Today is Palm Sunday. It is the day we associate with palm branches waving and songs of celebration – and rightly so. But there’s more to the Passion Week drama and events. We will skim the surface of some of these events and activities and discover how they led Jesus to the coming cross, crucifixion and completion of the Father’s work; how, through the grit of his circumstances, Jesus glorified God.

There are good reasons to decide the journey begins at any number of entry points but the one that captures our attention as the likely starting-point is when Jesus was ANOINTED at Bethany (12:1-11). It was six days before Passover. Jesus went to Bethany and as was his frequent practice, he stayed with Mary, Martha and their brother Lazarus. Lazarus, whom Jesus resurrected from the dead, is sitting with Jesus at a meal that the siblings were hosting in Jesus’s honour! While Martha was in the kitchen as was her custom, expressing her worship of God and honouring Jesus, Mary focused on Jesus another way. On one of his earlier visits Mary sat at his feet to listen to his teaching. On this visit she anointed his feet with very expensive perfume. The aroma filled the house John says. Judas pretended to care about the poor and the waste of the perfume that could have helped so many. He was really disgusted at a lost opportunity to line his pockets. Jesus, straight up told him, “7Leave her alone. It was intended she should save this perfume for the day of my burial.”

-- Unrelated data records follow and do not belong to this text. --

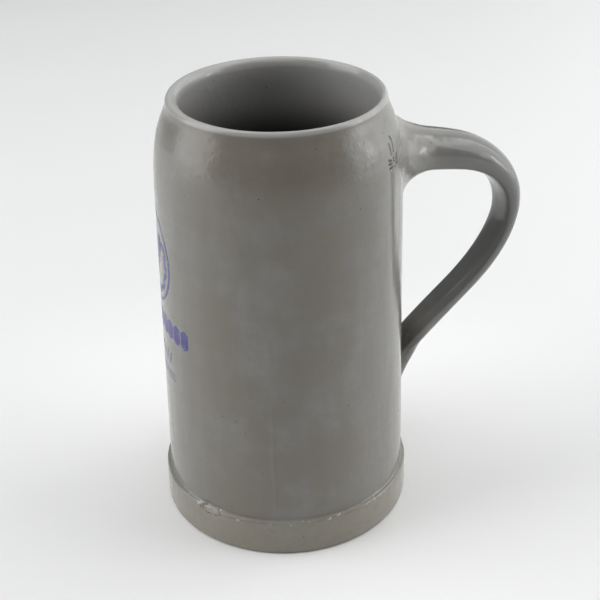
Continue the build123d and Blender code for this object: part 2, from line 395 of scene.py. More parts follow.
def inside_rows():
    """The section from under the lip, down the inside and across the floor."""
    low_radius = WALL_KNOTS[0][1] - WALL_THICKNESS
    wall = [
        (HEIGHT - LIP_INNER_DEPTH, LIP_INNER),
        (187, 42.0),
        (178, 43.5),
        (168, 44.55),
        (158, 44.9),
        (90, 45.65),
        (50, low_radius - 0.2),
        (FLOOR_TOP + FLOOR_CORNER, low_radius),
    ]
    rows = [(radius, height, "inside") for height, radius in curve_through(wall, 2.6)]
    corner = (low_radius - FLOOR_CORNER, FLOOR_TOP + FLOOR_CORNER)
    floor = arc(corner, FLOOR_CORNER, 0, -90, 9)[1:]
    floor += [(corner[0] * share, FLOOR_TOP) for share in (0.85, 0.65, 0.45, 0.25, 0.02)]
    return rows + [(radius, height, "floor") for radius, height in floor]


def body_rows():
    """The whole section: up the outside, over the lip and down to the middle of the floor."""
    wall = [(true_radius(height), height, "wall") for height in wall_rows()]
    return foot_rows() + wall + lip_rows() + inside_rows()


def lip_shift(azimuth):
    """How far the mouth's inner edge lies from true at an azimuth."""
    return LIP_SHIFT * cos(radians(azimuth - LIP_SHIFT_AZIMUTH))


def body_point(radius, height, zone, azimuth):
    """One point of the body's surface with its unevenness."""
    turn = radians(azimuth)
    x, y = radius * cos(turn), radius * sin(turn)
    if zone == "wall":
        radius = wall_radius(azimuth, height) + stamped(azimuth, height, radius)
    elif zone == "band":
        radius += hand_turned(azimuth, height, radius) + foot_wear(azimuth, height)
    elif zone == "lip":
        inwards = 1 - smooth_step(LIP_INNER, LIP_OUTER - 1.0, radius)
        radius += hand_turned(azimuth, height, LIP_OUTER) + inwards * lip_shift(azimuth)
        height += 0.14 * ripple(x, y, 40, 30) + 0.05 * ripple(x, y, 90, 8) - 0.12
    elif zone == "inside":
        throwing_rings = 0.1 * ripple(x / 12, y / 12, height + 30, 4.5)
        radius += hand_turned(azimuth, height, LIP_OUTER) + throwing_rings
        radius += lip_shift(azimuth) * smooth_step(168, HEIGHT - LIP_INNER_DEPTH, height)
    elif zone == "floor":
        height += 0.25 * ripple(x, y, 70, 16)
    elif height > 0:
        height += 0.12 * ripple(x, y, 30, 12)
    return tuple(polar(radius, azimuth, height))


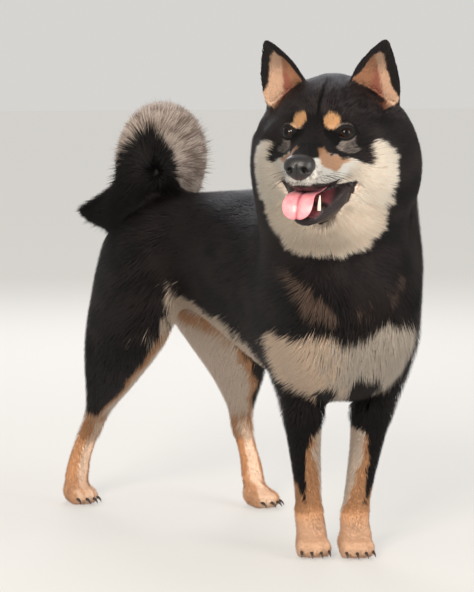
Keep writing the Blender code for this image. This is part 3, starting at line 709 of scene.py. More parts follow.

It is convincing to consider that this account of Jesus’s anointing marks the beginning of the road to the cross. Immediately following this experience Jesus was riding into Jerusalem as we celebrate on this day. He then predicted his death and forces everyone to face the ugly realities to come. It is not unlike dreading the follow-up visit to the doctor after having a series of tests or the anxious parent looking at the police cruiser pulling into the driveway or the young expectant mother who loses her child. It is hard to face dreadful things, unbelievable things. Jesus’s closest people were no different. They didn’t want to sit with this awful possibility, they had such hopes for the future. But here they are, listening to him as he presses in on them to hear what he has to say. The anointing of Mary was an introduction to these coming days.